Posted on Mar 12, 2010 12:49:23 PM PST
I couldn't agree less. I loved this when it came out and I still do. It was a thrill to listen to at HIGH volume. I'm sorry Al didn't play slower for you. But after all it was HIS album to make. I'm not sure what "technique-ridden" means. Most professional musicians have tons of technique to go with their other talents. He was only around 21 when he made this album, so his writing may have been still developing, don't you think?

In reply to an earlier post on Dec 6, 2012 10:10:29 AM PST
MightyFavog says:
I bought this LP when it first came out, and I hadn't heard it in a long time, so I figured I should check it out again...

It may not be most complex music I've ever heard, but it's still awesome, and I'm really glad to have heard it again. It's fantastic at both high and low volume...

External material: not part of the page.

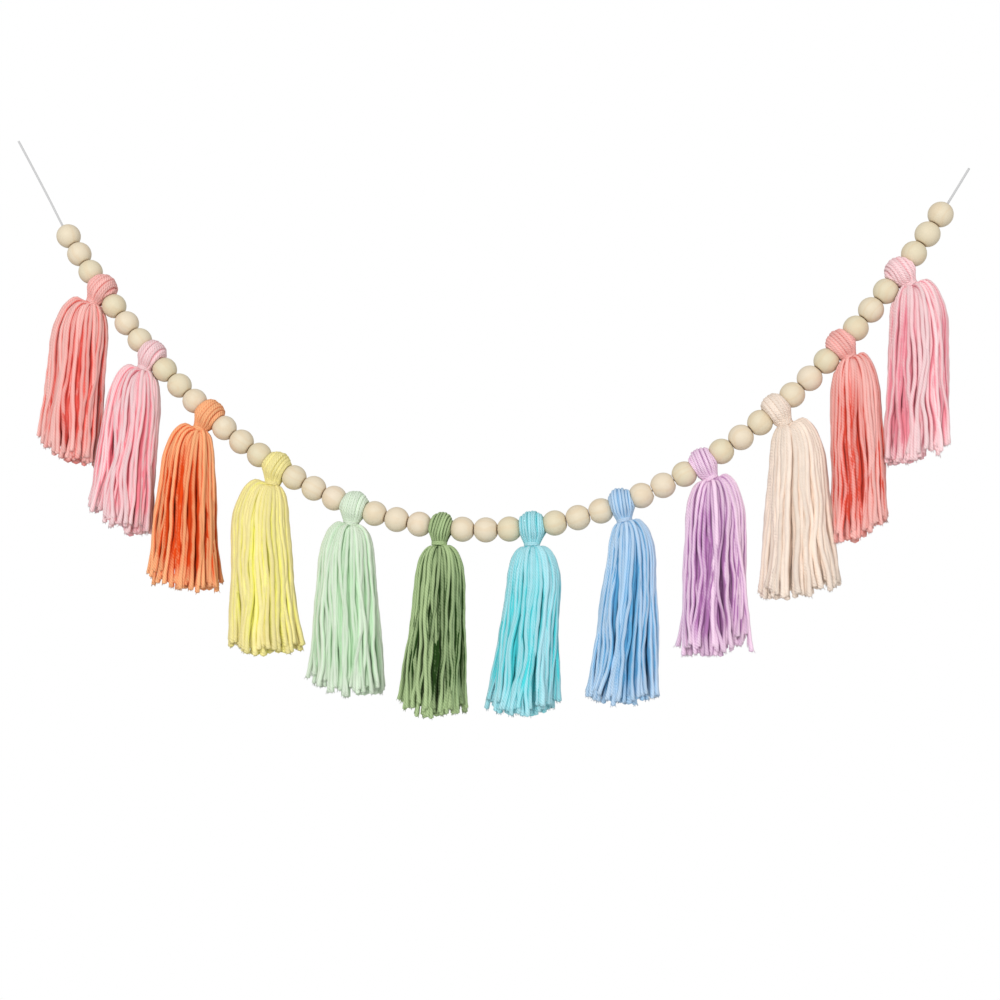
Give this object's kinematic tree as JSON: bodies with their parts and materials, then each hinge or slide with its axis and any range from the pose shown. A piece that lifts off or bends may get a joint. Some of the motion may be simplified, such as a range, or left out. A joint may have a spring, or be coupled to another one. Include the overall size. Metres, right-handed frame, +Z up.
{
  "type": "tassel garland",
  "caption": "Hanging garland of wooden beads and pastel yarn tassels threaded on one string, with free string ends to tie it up by.",
  "frame": {"origin": "left free end of the string, where the garland is tied up", "axes": "+X from the left end to the right end, +Y from the front to the back, +Z up; the string hangs in the XZ plane"},
  "size_m": [0.6279, 0.0441, 0.3834],
  "materials": {
    "wood": "unfinished pale turned wood, satin",
    "coral_pink_yarn": "plied yarn, matt with a soft sheen",
    "candy_pink_yarn": "plied yarn, matt with a soft sheen",
    "orange_yarn": "plied yarn, matt with a soft sheen",
    "yellow_yarn": "plied yarn, matt with a soft sheen",
    "mint_yarn": "plied yarn, matt with a soft sheen",
    "sage_yarn": "plied yarn, matt with a soft sheen",
    "aqua_yarn": "plied yarn, matt with a soft sheen",
    "sky_blue_yarn": "plied yarn, matt with a soft sheen",
    "lilac_yarn": "plied yarn, matt with a soft sheen",
    "cream_yarn": "plied yarn, matt with a soft sheen",
    "coral_red_yarn": "plied yarn, matt with a soft sheen",
    "rose_pink_yarn": "plied yarn, matt with a soft sheen",
    "string": "twisted white cotton string, matt"
  },
  "bodies": {
    "root": {"bead_01": "wood", "bead_02": "wood", "bead_03": "wood", "bead_04": "wood", "bead_05": "wood", "bead_06": "wood", "bead_07": "wood", "bead_08": "wood", "bead_09": "wood", "bead_10": "wood", "bead_11": "wood", "bead_12": "wood", "bead_13": "wood", "bead_14": "wood", "bead_15": "wood", "bead_16": "wood", "bead_17": "wood", "bead_18": "wood", "bead_19": "wood", "bead_20": "wood", "bead_21": "wood", "bead_22": "wood", "bead_23": "wood", "bead_24": "wood", "bead_25": "wood", "bead_26": "wood", "bead_27": "wood", "bead_28": "wood", "bead_29": "wood", "bead_30": "wood", "bead_31": "wood", "bead_32": "wood", "bead_33": "wood", "bead_34": "wood", "bead_35": "wood", "bead_36": "wood", "bead_37": "wood", "bead_38": "wood", "bead_39": "wood", "tassel_01": "coral_pink_yarn", "tassel_02": "candy_pink_yarn", "tassel_03": "orange_yarn", "tassel_04": "yellow_yarn", "tassel_05": "mint_yarn", "tassel_06": "sage_yarn", "tassel_07": "aqua_yarn", "tassel_08": "sky_blue_yarn", "tassel_09": "lilac_yarn", "tassel_10": "cream_yarn", "tassel_11": "coral_red_yarn", "tassel_12": "rose_pink_yarn", "string": "string"}
  },
  "joints": []
}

Thank you, Mr McKenna, for reminding me of a superb album I hadn't dusted off in way too long.

Posted on Aug 24, 2013 10:04:20 AM PDT
KOP ESF says:
I don't like Di Meola nearly as much as John McLaughlin. I think McLaughlin's playing has more maturity and artistry. Having said that, I always had a soft spot for these early Di Meola records(especially "Land of the Midnight Sun"). This is some of the best stuff Di Meola has ever done, and it is classic 70's fusion.......when fusion was new and this form of music was at its apex of creativity. A one-starred review is way out of line for this fine recording.